Karen Meyer enjoys sharing her interest in history with young people and adults alike. Her own interest began in Ohio history classes during her school years. Her books, Conflict at Chillicothe, Battle at Blue Licks, Missing at Marietta, and Whispers at Marietta bring the reader into the action, a key to sparking a love for history. She visits schools dressed as one of her characters to show the students how the pioneers lived.

    Book Review

Reviewed by Emily-Jane Hills Orford for Readers' Favorite

Growing up is hard to do. Sometimes you have to make difficult decisions, like choosing sides. Gilbert is feeling pressured by his father to stay on the family farm in Ohio and work alongside him. It’s the way things are done in the late nineteenth century. But Gilbert has other ideas. He wants to continue his education. He leaves the farm and moves into town, taking one job after another to save for his education. He finds himself caught in the middle of a Temperance Movement fight, one that becomes dangerously close to being deadly.
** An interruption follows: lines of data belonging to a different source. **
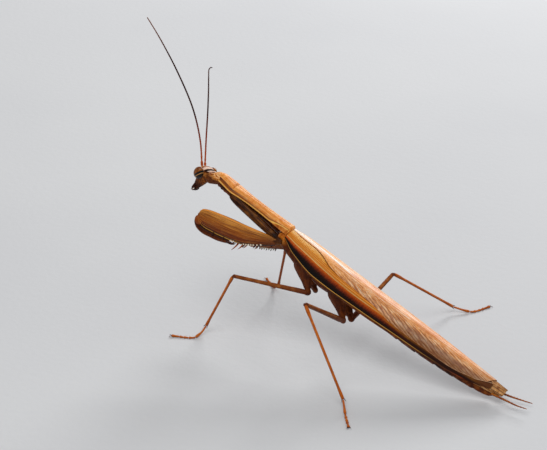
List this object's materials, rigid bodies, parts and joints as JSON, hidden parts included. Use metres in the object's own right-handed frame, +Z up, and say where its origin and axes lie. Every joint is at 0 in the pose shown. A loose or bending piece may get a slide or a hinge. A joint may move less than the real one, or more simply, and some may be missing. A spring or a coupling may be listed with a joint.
{
  "type": "praying mantis",
  "caption": "Life-size brown praying mantis, standing still with folded grasping forelegs, closed wings and raised feelers.",
  "frame": {"origin": "on the floor, under the middle of the animal's box", "axes": "+Z up, head towards -X, tail towards +X, the animal's left side towards -Y"},
  "size_m": [0.0684, 0.0461, 0.0502],
  "materials": {
    "shell": "satin",
    "shield": "satin",
    "wing": "satin",
    "hindwing": "satin",
    "leg": "satin",
    "dark": "satin",
    "eye": "gloss"
  },
  "bodies": {
    "root": {"head": "shell", "eye_left": "eye", "eye_right": "eye", "mouthparts": "dark", "antenna_left": "dark", "antenna_right": "dark", "neck": "shell", "pronotum": "shield", "prosternum": "shell", "mesothorax": "shell", "metathorax": "shell", "abdomen": "leg", "tegmen_left": "wing", "tegmen_right": "wing", "hindwing_left": "hindwing", "hindwing_right": "hindwing", "cercus_left": "leg", "cercus_right": "leg", "fore_left_coxa": "shell", "fore_left_femur": "leg", "fore_left_tibia": "leg", "fore_left_tarsus": "dark", "fore_right_coxa": "shell", "fore_right_femur": "leg", "fore_right_tibia": "leg", "fore_right_tarsus": "dark", "mid_left_coxa": "shell", "mid_left_femur": "leg", "mid_left_tibia": "leg", "mid_left_tarsus": "dark", "mid_right_coxa": "shell", "mid_right_femur": "leg", "mid_right_tibia": "leg", "mid_right_tarsus": "dark", "hind_left_coxa": "shell", "hind_left_femur": "leg", "hind_left_tibia": "leg", "hind_left_tarsus": "dark", "hind_right_coxa": "shell", "hind_right_femur": "leg", "hind_right_tibia": "leg", "hind_right_tarsus": "dark"}
  },
  "joints": []
}
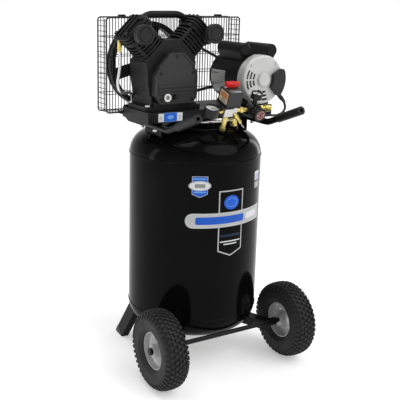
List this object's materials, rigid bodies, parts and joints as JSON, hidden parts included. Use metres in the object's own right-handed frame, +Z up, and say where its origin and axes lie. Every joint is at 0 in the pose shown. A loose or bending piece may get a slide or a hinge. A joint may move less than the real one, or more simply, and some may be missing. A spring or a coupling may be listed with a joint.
{
  "type": "vertical tank compressor",
  "caption": "Vertical steel air tank on wheels and fixed legs carrying a belt-driven V pump with fan flywheel, motor, wire guard, pressure switch, regulator and two push handles.",
  "frame": {"origin": "on the floor, at the centre of the object's footprint box", "axes": "+Z up, -Y towards the wheels and handles, +X towards the motor"},
  "size_m": [0.6028, 0.5872, 1.2087],
  "materials": {
    "black_gloss_paint": "gloss black powder coat",
    "black_satin_paint": "satin black powder coat",
    "cast_black": "painted cast iron, satin",
    "tyre_rubber": "matt rubber",
    "rim_grey": "silver grey enamel",
    "zinc_steel": "zinc plated",
    "bright_aluminium": "drawn",
    "motor_bell_aluminium": "cast",
    "brass": "turned",
    "black_plastic": "moulded, fine grain",
    "red_plastic": "moulded",
    "grip_rubber": "soft moulded",
    "black_rubber": "moulded",
    "guard_wire": "black coated wire",
    "clear_lens": "clear",
    "steel_inner": "machined",
    "piston_aluminium": "machined",
    "copper_stack": "laminated"
  },
  "bodies": {
    "frame": {"axle": "black_satin_paint", "axle_arms": "black_satin_paint", "brass_fittings": "brass", "capacitor_covers": "black_satin_paint", "crankcase": "cast_black", "crankcase_cover": "cast_black", "crossover_tube": "black_satin_paint", "discharge_tube": "bright_aluminium", "gauge_cases": "black_plastic", "gauge_lenses": "clear_lens", "guard_back": "guard_wire", "guard_fittings": "black_satin_paint", "guard_front": "guard_wire", "handle_grips": "grip_rubber", "handle_tubes": "black_satin_paint", "intake_filters": "black_plastic", "left_cylinder": "cast_black", "left_cylinder_head": "cast_black", "manifold_block": "zinc_steel", "motor_base": "black_satin_paint", "motor_front_bell": "motor_bell_aluminium", "motor_lead": "black_rubber", "motor_shell": "black_satin_paint", "platform_bolts": "zinc_steel", "pressure_switch_base": "black_plastic", "pressure_switch_cover": "black_plastic", "pump_screws": "zinc_steel", "rear_foot_pads": "black_rubber", "regulator_body": "black_plastic", "right_cylinder": "cast_black", "right_cylinder_head": "cast_black", "shaft_bearings": "steel_inner", "sight_glass": "bright_aluminium", "stator": "copper_stack", "tank_brackets": "black_gloss_paint", "tank_heads": "black_gloss_paint", "tank_ports": "black_gloss_paint", "tank_shell": "black_gloss_paint", "terminal_cover": "black_plastic", "top_platform": "black_satin_paint", "v_belt": "black_rubber"},
    "left_wheel": {"left_tyre": "tyre_rubber", "left_rim": "rim_grey"},
    "right_wheel": {"right_tyre": "tyre_rubber", "right_rim": "rim_grey"},
    "crank": {"crankshaft": "steel_inner", "flywheel": "cast_black"},
    "motor_rotor": {"rotor": "steel_inner", "motor_pulley": "black_satin_paint"},
    "left_piston": {"left_piston": "piston_aluminium"},
    "right_piston": {"right_piston": "piston_aluminium"},
    "left_rod": {"left_connecting_rod": "steel_inner"},
    "right_rod": {"right_connecting_rod": "steel_inner"},
    "drain_knob": {"drain_valve_knob": "brass"},
    "safety_ring": {"safety_pull_ring": "zinc_steel"},
    "tank_needle": {"tank_gauge_needle": "steel_inner"},
    "outlet_needle": {"outlet_gauge_needle": "steel_inner"},
    "lever": {"switch_lever": "red_plastic"},
    "regulator_knob": {"regulator_knob": "black_plastic"},
    "sleeve": {"coupler_sleeve": "brass"}
  },
  "joints": [
    {"name": "left_wheel_spin", "type": "hinge", "parent": "frame", "child": "left_wheel", "pos_m": [-0.258, -0.1606, 0.133], "axis": [1, 0, 0], "continuous": true},
    {"name": "right_wheel_spin", "type": "hinge", "parent": "frame", "child": "right_wheel", "pos_m": [0.258, -0.1606, 0.133], "axis": [1, 0, 0], "continuous": true},
    {"name": "flywheel_turn", "type": "hinge", "parent": "frame", "child": "crank", "pos_m": [-0.13, 0.1334, 1.023], "axis": [0, 1, 0], "continuous": true},
    {"name": "motor_turn", "type": "hinge", "parent": "frame", "child": "motor_rotor", "pos_m": [0.188, 0.0634, 0.98], "axis": [0, 1, 0], "continuous": true},
    {"name": "left_piston_slide", "type": "slide", "parent": "frame", "child": "left_piston", "axis": [-0.7071, 0, 0.7071], "range_m": [-0.02, 0.02]},
    {"name": "right_piston_slide", "type": "slide", "parent": "frame", "child": "right_piston", "axis": [0.7071, 0, 0.7071], "range_m": [-0.02, 0.02]},
    {"name": "left_rod_swing", "type": "hinge", "parent": "left_piston", "child": "left_rod", "pos_m": [-0.20354, 0.0494, 1.09654], "axis": [0, 1, 0], "range_deg": [-12, 12]},
    {"name": "right_rod_swing", "type": "hinge", "parent": "right_piston", "child": "right_rod", "pos_m": [-0.05646, 0.0674, 1.09654], "axis": [0, 1, 0], "range_deg": [-12, 12]},
    {"name": "drain_knob_turn", "type": "hinge", "parent": "frame", "child": "drain_knob", "pos_m": [0, 0.0434, 0.05973], "axis": [0, -1, 0], "range_deg": [0, 180]},
    {"name": "safety_ring_pull", "type": "slide", "parent": "frame", "child": "safety_ring", "axis": [0.5209, -0.2343, -0.8208], "range_m": [0, 0.003]},
    {"name": "tank_needle_turn", "type": "hinge", "parent": "frame", "child": "tank_needle", "pos_m": [-0.049, -0.10738, 0.90211], "axis": [0, 0.342, -0.9397], "range_deg": [-15, 255]},
    {"name": "outlet_needle_turn", "type": "hinge", "parent": "frame", "child": "outlet_needle", "pos_m": [0.117, -0.12175, 0.94158], "axis": [0, 0.342, -0.9397], "range_deg": [-75, 195]},
    {"name": "switch_lever_turn", "type": "hinge", "parent": "frame", "child": "lever", "pos_m": [0.016, -0.11253, 0.97473], "axis": [0, -0.342, 0.9397], "range_deg": [-40, 0]},
    {"name": "regulator_knob_turn", "type": "hinge", "parent": "frame", "child": "regulator_knob", "pos_m": [0.117, -0.13147, 0.88057], "axis": [0, -0.9397, -0.342], "range_deg": [-720, 720]},
    {"name": "coupler_sleeve_slide", "type": "slide", "parent": "frame", "child": "sleeve", "axis": [-1, 0, 0], "range_m": [0, 0.005]}
  ],
  "couplings": [
    {"joint": "motor_turn", "follows": "flywheel_turn", "ratio": 3.3902}
  ]
}
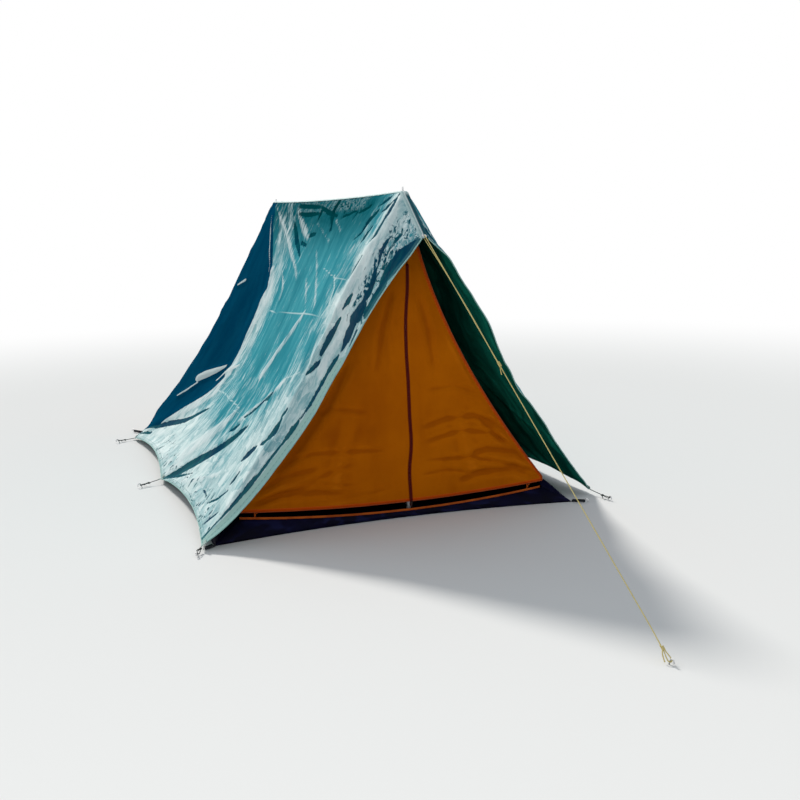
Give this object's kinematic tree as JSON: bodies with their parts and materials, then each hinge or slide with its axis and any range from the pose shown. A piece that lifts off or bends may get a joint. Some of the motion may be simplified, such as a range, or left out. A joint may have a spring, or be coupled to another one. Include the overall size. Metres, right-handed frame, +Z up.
{
  "type": "ridge tent",
  "caption": "Ridge tent: a peaked flysheet with end hoods over an inner tent with a zipped door and a tub groundsheet, on upright poles, held by pegs and a front guy line.",
  "frame": {"origin": "on the ground, half way between the feet of the two poles", "axes": "+Z up, +Y towards the back of the tent along the ridge, +X to the right seen from the door"},
  "size_m": [1.8063, 3.627, 1.3561],
  "materials": {
    "fly_cloth": "proofed ripstop cloth with a soft sheen",
    "inner_cloth": "thin woven cloth",
    "groundsheet_cloth": "coated waterproof cloth, satin",
    "webbing": "flat woven tape",
    "black_webbing": "flat woven tape",
    "orange_binding": "woven binding tape",
    "zip": "nylon coil on tape",
    "galvanised_steel": "zinc plated, satin",
    "plastic": "moulded, matt",
    "guy_cord": "braided cord",
    "dark_cord": "braided cord"
  },
  "bodies": {
    "tent": {"corner_tie_left": "orange_binding", "corner_tie_right": "orange_binding", "floor_loop_front_left": "black_webbing", "floor_loop_front_right": "black_webbing", "floor_loop_rear_left": "black_webbing", "floor_loop_rear_right": "black_webbing", "floor_peg_front_left": "galvanised_steel", "floor_peg_front_right": "galvanised_steel", "floor_peg_rear_left": "galvanised_steel", "floor_peg_rear_right": "galvanised_steel", "fly_cord_front_left": "dark_cord", "fly_cord_front_right": "dark_cord", "fly_cord_middle_left": "dark_cord", "fly_cord_middle_right": "dark_cord", "fly_cord_rear_left": "dark_cord", "fly_cord_rear_right": "dark_cord", "fly_eyelet_front": "galvanised_steel", "fly_eyelet_rear": "galvanised_steel", "fly_panel_left": "fly_cloth", "fly_panel_right": "fly_cloth", "fly_peg_front_left": "galvanised_steel", "fly_peg_front_right": "galvanised_steel", "fly_peg_middle_left": "galvanised_steel", "fly_peg_middle_right": "galvanised_steel", "fly_peg_rear_left": "galvanised_steel", "fly_peg_rear_right": "galvanised_steel", "fly_ridge_tape": "webbing", "front_panel_left": "inner_cloth", "front_panel_right": "inner_cloth", "groundsheet": "groundsheet_cloth", "guy_line": "guy_cord", "guy_peg": "galvanised_steel", "guy_return": "guy_cord", "hood_eyelet_front": "galvanised_steel", "hood_eyelet_rear": "galvanised_steel", "inner_eyelet_front": "galvanised_steel", "inner_eyelet_rear": "galvanised_steel", "inner_ridge_tape": "orange_binding", "inner_wall_left": "inner_cloth", "inner_wall_rear": "inner_cloth", "inner_wall_right": "inner_cloth", "pole_front_foot": "plastic", "pole_front_lower": "galvanised_steel", "pole_front_spike": "galvanised_steel", "pole_front_upper": "galvanised_steel", "pole_rear_foot": "plastic", "pole_rear_lower": "galvanised_steel", "pole_rear_spike": "galvanised_steel", "pole_rear_upper": "galvanised_steel", "sill_binding": "orange_binding", "tub_wall": "groundsheet_cloth"},
    "door_left": {"door_left": "inner_cloth", "zip_half_left": "zip"},
    "door_right": {"door_right": "inner_cloth", "zip_half_right": "zip"},
    "zip_slider": {"zip_slider": "galvanised_steel"},
    "zip_pull": {"zip_pull": "galvanised_steel"},
    "guy_hitch": {"guy_hitch": "guy_cord"}
  },
  "joints": [
    {"name": "door_left_fold", "type": "hinge", "parent": "tent", "child": "door_left", "pos_m": [-0.44, -0.98, 0.07198], "axis": [-0.448, 0, -0.894], "range_deg": [0, 110]},
    {"name": "door_right_fold", "type": "hinge", "parent": "tent", "child": "door_right", "pos_m": [0.44, -0.98, 0.07198], "axis": [-0.448, 0, 0.894], "range_deg": [0, 110]},
    {"name": "zip_slide", "type": "slide", "parent": "door_left", "child": "zip_slider", "axis": [0, 0, 1], "range_m": [0, 0.851]},
    {"name": "zip_pull_hinge", "type": "hinge", "parent": "zip_slider", "child": "zip_pull", "pos_m": [0, -0.9839, 0.0517], "axis": [-1, 0, 0], "range_deg": [0, 120]},
    {"name": "guy_hitch_slide", "type": "slide", "parent": "tent", "child": "guy_hitch", "axis": [0.0729, -0.7831, -0.6176], "range_m": [-0.25, 0.25], "deforming": ["guy_return"]}
  ]
}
Karen Meyer’s novel, Choosing Sides, addresses some pretty complicated issues that a young person in the late nineteenth century might face. Education after a certain age wasn’t mandatory as it is today, and many people had to pay to go to high school. It was also an era of conflict between those who wanted the freedom to indulge in alcoholic beverages and those who believed it was evil; as well as the conflict that saw women fighting for the basic right to vote. Coming of age in this era was no more difficult than in other eras, just a little different. The plot is well developed as the reader follows Gilbert’s journey from the farm to life in the small town, where he finds various jobs to support himself and hopefully save for future education plans.

As things heat up with the newly opened saloon, Gilbert uses his sleuthing skills to help solve the mystery of who’s behind the vandalism. But he’s feeling a strong pull to return home to his family. Should he leave his new life in town? Return to work on the family farm and cast aside his dream of more schooling? And then there’s the new love in his life. Not easy decisions to make, especially when one tragedy after another forces his hand in a direction he never dreamed of following. A good historical fiction read with lots of conflict and coming of age issues that young readers will certainly relate to.